As Bill and I ate our Date Nut Bread with its Three Butters and toasted each other with a Sauvignon Blanc, I saw more clearly than before that this dining room, this meal were my Death Valley, not that of my parents. I was living my fantasy, not one of theirs. I could even hear my mother complain, as she often did once I was on my own: “You live so high on the hog.”

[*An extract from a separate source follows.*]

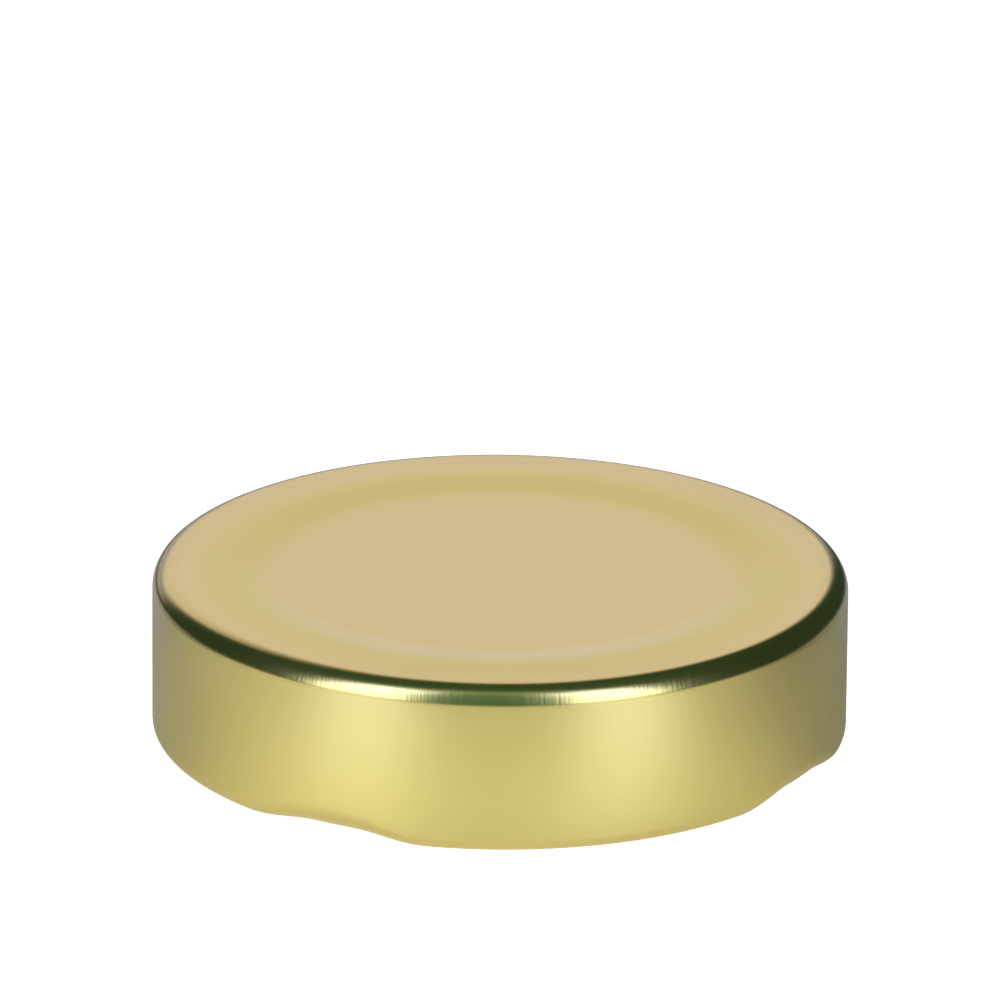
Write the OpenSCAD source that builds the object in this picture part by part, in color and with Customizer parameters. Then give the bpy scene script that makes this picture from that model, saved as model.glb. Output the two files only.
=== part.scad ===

I thought about the Gravel Ghosts again, about their name, their seeming fragility, their ability to survive by clinging to desert rock. Of course I saw myself in them, but I saw my parents too. For, in the end, despite the distance, the differences, the conflicts we were also alike. I may have wished for a different childhood, cozy scenes of maternal instruction in the kitchen in which cooking and learning how to cook were nurturing, less fraught with tension and ambivalence. I may have said “I went my own way” in cooking as in life. And what I said, in many ways, was true. But our histories are like Golden Canyon where old sea floors have been lifted and twisted into jagged, sky pointing walls. My own way was their way massively reworked. How else do I explain my love of deserts, my fondness for frontiers, my coupling of love, in all its forms, with cooking and with food? It seems true to me that when we enter a kitchen “we bring fathers and mothers and kitchen tables and every meal we have ever eaten.” As with kitchens, so with life.